While discussing the re-release in 2006, the two began collaborating again on a new project that became the album Everything That Happens Will Happen Today, which was independently released in 2008. Byrne toured to promote his collaborations with Eno in 2008 and 2009, resulting in the release of the live EP Everything That Happens Will Happen on This Tour – David Byrne on Tour: Songs of David Byrne and Brian Eno featuring a performance of "Help Me Somebody" in 2008.

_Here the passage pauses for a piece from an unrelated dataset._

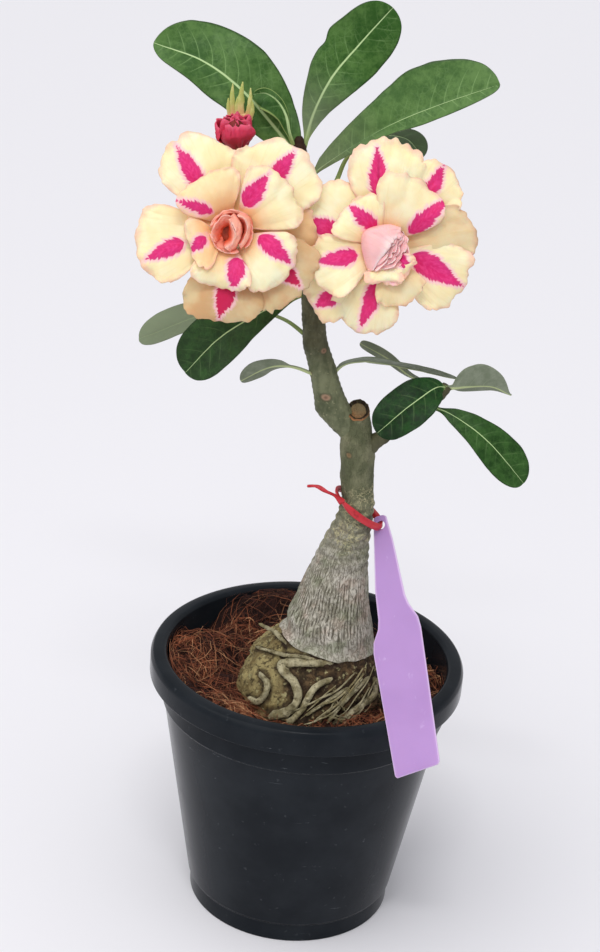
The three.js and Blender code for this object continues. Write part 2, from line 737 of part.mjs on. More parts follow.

For me this among the finest Brian Eno albums I have yet heard, and also one of the best 1980's rock releases along with King Crimson's discipline-era releases. The album takes its title from a book of African writer Amos Tutuola, whose fascinating story tells of tale of young boy, who escapes in a bush during a slave raid. The bush happens to be a place of ghosts and spirits, and the boy gets trapped in a parallel world full of African spiritual mythology. As the writer discusses the relations of Africa and Western world, this record also fusions elements from both western and world music to its expressive musical idioms. The overall sound is rough but enchanting, and the tracks are constructed from sampled loops and different tape excerpts. I can't name really any highlights or duller tracks from this album, as the album works as a really compact and alluring listening entity. Maybe the coolest sound elements in the mixture are the Islamic vocal passages sampled over the drum loops, creating really dense and exotic feeling. If you like Talking Heads, 1980's King Crimson and ethnic music, I would really recommend listen to this singular album.